» REQUIREMENT
Exactly the lines between the line containing "pivot, 14, tools)" and the line containing "bpy.context.scene.collection.objects.link(empty)", together with those two lines, are to be output.

» DATA SECTION
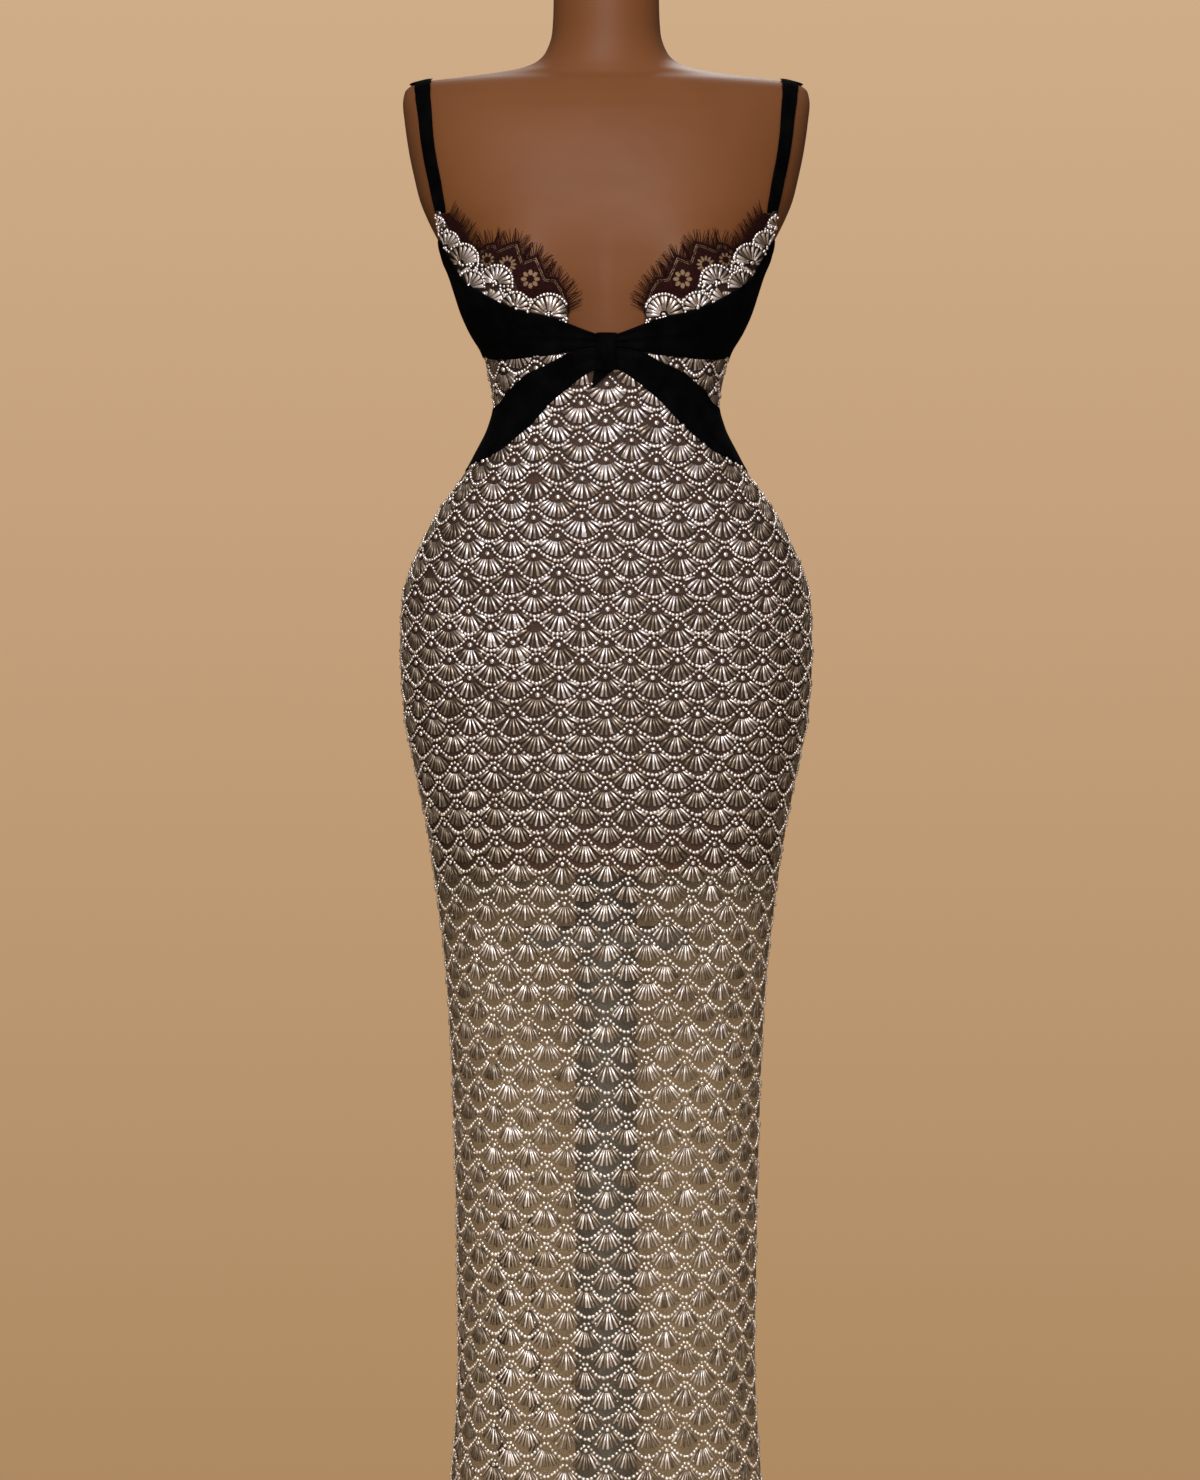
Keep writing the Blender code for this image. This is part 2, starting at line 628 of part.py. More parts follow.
def gather(along, across, folds, depth):
    """Soft folds that run out of the knot and fade along the piece."""
    fade = np.clip(1.0 - along / 0.75, 0.0, 1.0) ** 2
    return depth * fade * (0.5 - 0.5 * np.cos(2.0 * math.pi * folds * across))


def make_wing(collection, side, name):
    lift = VELVET_LIFT + VELVET_WALL
    seam = math.pi / 2.0 - SEAM_GAP / 2.0 / PROFILE["front"](BUST_HEIGHT)
    corner = math.radians(WING_CORNER)
    armhole = [turn for turn in turns_to_radians(ARMHOLE) if turn[0] > corner]
    upper = [pair for pair in outline_by_angle(WING_UPPER, lift) if pair[0] < corner] + armhole
    lower = outline_by_angle(WING_LOWER, lift)
    lower = [pair for pair in lower if pair[0] < math.radians(80.0)]
    lower.append((math.pi / 2.0, WING_SIDE_LOW))
    share = np.linspace(0.0, 1.0, WING_GRID[0] + 1)
    low_start = lower[0][0]
    top_start = upper[0][0]
    low_angles = low_start + (seam - low_start) * share
    top_angles = top_start + (seam - top_start) * share
    rise = np.linspace(0.0, 1.0, WING_GRID[1] + 1)[:, None]
    angles = low_angles + (top_angles - low_angles) * rise
    heights = height_by_angle(lower)(low_angles) + rise * (
        height_by_angle(upper)(top_angles) - height_by_angle(lower)(low_angles))
    lifts = VELVET_LIFT + gather(share[None, :], rise, 2.5, 0.0024)
    return wall_piece(name, body(angles, heights, lifts), VELVET_WALL, BLACK_VELVET, collection,
                      side)


def make_tail(collection, side, name):
    lift = VELVET_LIFT + VELVET_WALL
    seam = math.pi / 2.0 - SEAM_GAP / 2.0 / PROFILE["front"](TAIL_SEAM_TOP)
    stations = np.arange(len(TAIL) + 1)
    upper_heights = [station.upper_height for station in TAIL]
    lower_heights = [station.lower_height for station in TAIL]
    upper_angles = [float(angle_at(station.upper_across, station.upper_height, lift))
                    for station in TAIL]
    lower_angles = [float(angle_at(station.lower_across, station.lower_height, lift))
                    for station in TAIL]
    columns = [smooth_curve(stations, values) for values in (
        upper_angles + [seam], upper_heights + [TAIL_SEAM_TOP],
        lower_angles + [seam], lower_heights + [TAIL_SEAM_LOW])]
    where = np.linspace(0.0, stations[-1], TAIL_GRID[0] + 1)
    top_angle, top_height, low_angle, low_height = (column(where) for column in columns)
    rise = np.linspace(0.0, 1.0, TAIL_GRID[1] + 1)[:, None]
    angles = low_angle + (top_angle - low_angle) * rise
    heights = low_height + (top_height - low_height) * rise
    lifts = VELVET_LIFT + gather(where[None, :] / stations[-1], rise, 2.0, 0.0020)
    return wall_piece(name, body(angles, heights, lifts), VELVET_WALL, BLACK_VELVET, collection,
                      side)


def make_band(collection, side, name):
    """The velvet band that carries each wing on round the back to the zip."""
    upper = height_by_angle(turns_to_radians(BAND_UPPER))
    lower = height_by_angle(turns_to_radians(BAND_LOWER))
    seam = math.pi / 2.0 + SEAM_GAP / 2.0 / PROFILE["back"](BUST_HEIGHT)
    middle = float(angle_at(ZIP_SLOT + 0.0003, BAND_UPPER[-1].height, behind=True))
    angles = np.linspace(seam, middle, BAND_GRID[0] + 1)
    heights = spread_rows(lower(angles), upper(angles), BAND_GRID[1])
    points = body(angles[None, :], heights, VELVET_LIFT)
    return wall_piece(name, points, VELVET_WALL, BLACK_VELVET, collection, side)


def make_strap(collection, side, name):
    angles = [float(angle_at(stop.across, stop.height, STRAP_LIFT, stop.behind)) for stop in STRAP]
    heights = [stop.height for stop in STRAP]
    stations = np.arange(len(STRAP))
    fine = np.linspace(0.0, stations[-1], 400)
    centre = body(smooth_curve(stations, angles)(fine), smooth_curve(stations, heights)(fine),
                  STRAP_LIFT)
    bare = body(smooth_curve(stations, angles)(fine), smooth_curve(stations, heights)(fine))
    lengths = np.concatenate([[0.0], np.cumsum(np.linalg.norm(np.diff(centre, axis=0), axis=1))])
    where = np.linspace(0.0, lengths[-1], STRAP_SPANS + 1)
    path = np.stack([np.interp(where, lengths, centre[:, axis]) for axis in range(3)], axis=1)
    foot = np.stack([np.interp(where, lengths, bare[:, axis]) for axis in range(3)], axis=1)
    ahead = np.gradient(path, axis=0)
    outward = path - foot
    sideways = np.cross(ahead, outward)
    sideways /= np.linalg.norm(sideways, axis=1, keepdims=True)
    half = STRAP_WIDTH / 2.0
    grid = np.stack([path + sideways * half * place for place in (-1.0, 1.0)], axis=1)
    return wall_piece(name, grid, STRAP_WALL, BLACK_VELVET, collection, side)


def make_knot(collection):
    rings = []
    for share in np.linspace(0.0, 1.0, 9):
        height = KNOT_LOW + (KNOT_TOP - KNOT_LOW) * share
        swell = math.sin(math.pi * (0.10 + 0.80 * share)) ** 0.6
        half = KNOT_HALF_WIDTH * (0.90 + 0.10 * abs(2.0 * share - 1.0))
        turn = np.linspace(-math.pi / 2.0, math.pi / 2.0, 11)
        across = half * np.sin(turn)
        bulge = KNOT_BULGE * swell * np.cos(turn) ** 0.8
        front = body(np.sign(across) * angle_at(across, height), np.full(11, height),
                     VELVET_LIFT + 0.0006 + bulge)
        back_across = np.array([half * 0.6, 0.0, -half * 0.6])
        back = body(np.sign(back_across) * angle_at(back_across, height), np.full(3, height),
                    VELVET_LIFT)
        rings.append([Vector(point) for point in np.vstack([front, back])])
    return loft_piece("tie_knot", rings, BLACK_VELVET, collection)


def make_knot_end(collection):
    left, right, low_right, low_left = KNOT_END
    share = np.linspace(0.0, 1.0, 5)
    rise = np.linspace(0.0, 1.0, 4)[:, None]
    low = [low_left.across + (low_right.across - low_left.across) * share,
           low_left.height + (low_right.height - low_left.height) * share]
    top = [left.across + (right.across - left.across) * share,
           left.height + (right.height - left.height) * share]
    across = low[0] + (top[0] - low[0]) * rise
    heights = low[1] + (top[1] - low[1]) * rise
    angles = np.sign(across) * angle_at(across, heights)
    points = body(angles, heights, KNOT_END_LIFT)
    return wall_piece("tie_knot_end", points, VELVET_WALL, BLACK_VELVET, collection)


# ---------------------------------------------------------------- zip

def make_zip_strip(collection):
    levels = [ZIP_END] + [height for height in SECTION_HEIGHTS if ZIP_END < height < ZIP_TOP - 0.006]
    levels = np.array(levels + [ZIP_TOP])
    across = np.array([ZIP_HALF_WIDTH, 0.0, -ZIP_HALF_WIDTH])
    turned = angle_at(across[None, :], levels[:, None], behind=True)
    angles = np.where(across >= 0.0, turned, 2.0 * math.pi - turned)
    return wall_piece("zip_strip", body(angles, levels[:, None], NET_LIFT), NET_WALL, ZIP_TAPE,
                      collection)


def pivot_point():
    """Centre of the slider's pin, clear of the velvet band behind the pull tab."""
    surface = float(bare_body(np.array(math.pi), np.array(PIVOT_HEIGHT + 0.0045))[1])
    cloth = VELVET_LIFT + VELVET_WALL
    return Vector((0.0, surface + cloth + PIVOT_CLEARANCE, PIVOT_HEIGHT))


def bar_along_x(name, radius, length, middle, sides, collection):
    build = bmesh.new()
    place = Matrix.Translation(middle) @ Matrix.Rotation(math.pi / 2.0, 4, "Y")
    bmesh.ops.create_cone(build, cap_ends=True, segments=sides, radius1=radius, radius2=radius,
                          depth=length, matrix=place)
    mesh = bpy.data.meshes.new(name)
    build.to_mesh(mesh)
    build.free()
    return add_object(name, mesh, collection, ZIP_METAL)


def as_tool(thing):
    thing.hide_render = True
    thing.display_type = "WIRE"
    return thing


def join_with(thing, tool, operation):
    step = thing.modifiers.new(operation.lower() + "_" + tool.name, "BOOLEAN")
    step.operation = operation
    step.solver = "EXACT"
    step.object = as_tool(tool)


def make_slider(collection, tools):
    pivot = pivot_point()
    plate_middle = pivot + Vector((0.0, -0.0028, 0.0))
    slider = make_box("zip_slider", (0.0056, 0.0016, 0.0090), plate_middle, ZIP_METAL, collection,
                      0.0)
    for side in (-1.0, 1.0):
        ear = make_box("slider_ear", (0.0009, 0.0036, 0.0030),
                       pivot + Vector((side * 0.00225, -0.0006, 0.0)), ZIP_METAL, tools, 0.0)
        join_with(slider, ear, "UNION")
    pin = bar_along_x("slider_pin", PIN_RADIUS, 0.0043, pivot, 10, tools)
    join_with(slider, pin, "UNION")
    return slider


def make_pull_tab(collection, tools):
    pivot = pivot_point()
    tab = bar_along_x("zip_pull_tab", EYE_RADIUS, 0.0028, pivot, 16, collection)
    neck = make_box("tab_neck", (0.0024, TAB_THICK, 0.0050), pivot + Vector((0.0, 0.0, -0.0032)),
                    ZIP_METAL, tools, 0.0)
    blade_length = TAB_LENGTH - 0.0040
    blade = make_box("tab_blade", (TAB_WIDTH, TAB_THICK, blade_length),
                     pivot + Vector((0.0, 0.0, -0.0040 - blade_length / 2.0)), ZIP_METAL, tools,
                     0.0)
    join_with(tab, neck, "UNION")
    join_with(tab, blade, "UNION")
    bore = bar_along_x("tab_bore", EYE_BORE, 0.0060, pivot, 14, tools)
    join_with(tab, bore, "DIFFERENCE")
    return tab


def main():
    clear_scene()
    collection = make_collection(COLLECTION_NAME)
    tools = make_collection("cutters")
    make_stand(collection)
    make_form(collection)
    make_front_panel(collection)
    for side, word in ((-1, "left"), (1, "right")):
        make_back_panel(collection, side, "net_back_" + word)
        make_cup(collection, side, "cup_" + word)
        make_lace(collection, side, "lace_" + word)
        make_lashes(collection, side, "lashes_" + word)
        make_wing(collection, side, "velvet_wing_" + word)
        make_tail(collection, side, "velvet_tail_" + word)
        make_band(collection, side, "velvet_band_" + word)
        make_strap(collection, side, "strap_" + word)
    make_knot(collection)
    make_knot_end(collection)
    make_zip_strip(collection)
    make_slider(collection, tools)
    make_pull_tab(collection, tools)


main()
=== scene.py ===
"""Looks of the beaded evening gown and its dress form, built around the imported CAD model.

Metres, +Z up, the front faces -Y. The cloth is drawn again on the form's body surface, by angle
from centre front and by height, and the beads are laid on it by distance from a centre line.
"""

import math
from collections import namedtuple

import bpy
import numpy as np
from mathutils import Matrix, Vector


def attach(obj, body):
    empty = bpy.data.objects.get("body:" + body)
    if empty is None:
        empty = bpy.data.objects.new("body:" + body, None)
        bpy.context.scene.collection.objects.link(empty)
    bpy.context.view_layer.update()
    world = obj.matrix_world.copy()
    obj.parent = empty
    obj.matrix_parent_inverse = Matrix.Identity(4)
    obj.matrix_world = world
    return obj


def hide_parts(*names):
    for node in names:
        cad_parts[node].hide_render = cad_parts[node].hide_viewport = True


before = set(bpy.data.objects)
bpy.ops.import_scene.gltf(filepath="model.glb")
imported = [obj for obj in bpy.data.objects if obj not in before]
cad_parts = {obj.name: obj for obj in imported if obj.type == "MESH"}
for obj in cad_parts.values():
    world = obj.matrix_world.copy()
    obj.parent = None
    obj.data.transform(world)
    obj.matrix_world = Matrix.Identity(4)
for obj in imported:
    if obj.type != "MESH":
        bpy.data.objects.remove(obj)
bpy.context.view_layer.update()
GOWN = "gown_on_form"
RNG = np.random.default_rng(41)


# ------------------------ camera, lights and stage

CAMERA_PLACE = (-0.0057, -4.5, 0.8415)
CAMERA_LENS = 121.6


def make_camera():
    data = bpy.data.cameras.new("camera")
    data.lens = CAMERA_LENS
    data.sensor_width = 36.0
    camera = bpy.data.objects.new("camera", data)
    camera.location = CAMERA_PLACE
    camera.rotation_euler = (math.radians(90.0), 0.0, 0.0)
    bpy.context.scene.collection.objects.link(camera)
    bpy.context.scene.camera = camera


Lamp = namedtuple("Lamp", "name place target size power colour")
LAMPS = [
    Lamp("key", (-0.5, -3.3, 3.5), (0.0, 0.0, 1.05), 0.9, 118.0, (1.0, 0.97, 0.94)),
    Lamp("fill", (0.9, -4.0, 1.5), (0.0, 0.0, 0.8), 1.4, 32.0, (1.0, 0.96, 0.93)),
    Lamp("low", (-0.8, -4.1, 0.5), (0.0, 0.0, 0.4), 1.2, 32.0, (1.0, 0.95, 0.89)),
    Lamp("spark", (0.35, -3.9, 2.3), (0.0, 0.0, 1.1), 0.30, 36.0, (1.0, 0.95, 1.0)),
    Lamp("back", (0.3, 3.2, 3.9), (0.0, 0.0, 0.9), 1.8, 60.0, (1.0, 0.98, 0.95)),
]


# Colours by the upward share of a direction: the wall as the camera sees it, darker towards the
# floor, and the room that lights the gown, tan at the sides and pale above.
Surround = namedtuple("Surround", "socket reach strength stops")
WALL = Surround(2, 0.15, 1.0, [(0.0, (0.42, 0.25, 0.12)), (1.0, (0.63, 0.42, 0.25))])
ROOM = Surround(1, 0.90, 0.44, [(0.0, (0.26, 0.17, 0.09)), (0.5, (0.28, 0.19, 0.11)),
                                (1.0, (0.74, 0.68, 0.64))])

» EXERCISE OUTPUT
    bore = bar_along_x("tab_bore", EYE_BORE, 0.0060, pivot, 14, tools)
    join_with(tab, bore, "DIFFERENCE")
    return tab


def main():
    clear_scene()
    collection = make_collection(COLLECTION_NAME)
    tools = make_collection("cutters")
    make_stand(collection)
    make_form(collection)
    make_front_panel(collection)
    for side, word in ((-1, "left"), (1, "right")):
        make_back_panel(collection, side, "net_back_" + word)
        make_cup(collection, side, "cup_" + word)
        make_lace(collection, side, "lace_" + word)
        make_lashes(collection, side, "lashes_" + word)
        make_wing(collection, side, "velvet_wing_" + word)
        make_tail(collection, side, "velvet_tail_" + word)
        make_band(collection, side, "velvet_band_" + word)
        make_strap(collection, side, "strap_" + word)
    make_knot(collection)
    make_knot_end(collection)
    make_zip_strip(collection)
    make_slider(collection, tools)
    make_pull_tab(collection, tools)


main()
=== scene.py ===
"""Looks of the beaded evening gown and its dress form, built around the imported CAD model.

Metres, +Z up, the front faces -Y. The cloth is drawn again on the form's body surface, by angle
from centre front and by height, and the beads are laid on it by distance from a centre line.
"""

import math
from collections import namedtuple

import bpy
import numpy as np
from mathutils import Matrix, Vector


def attach(obj, body):
    empty = bpy.data.objects.get("body:" + body)
    if empty is None:
        empty = bpy.data.objects.new("body:" + body, None)
        bpy.context.scene.collection.objects.link(empty)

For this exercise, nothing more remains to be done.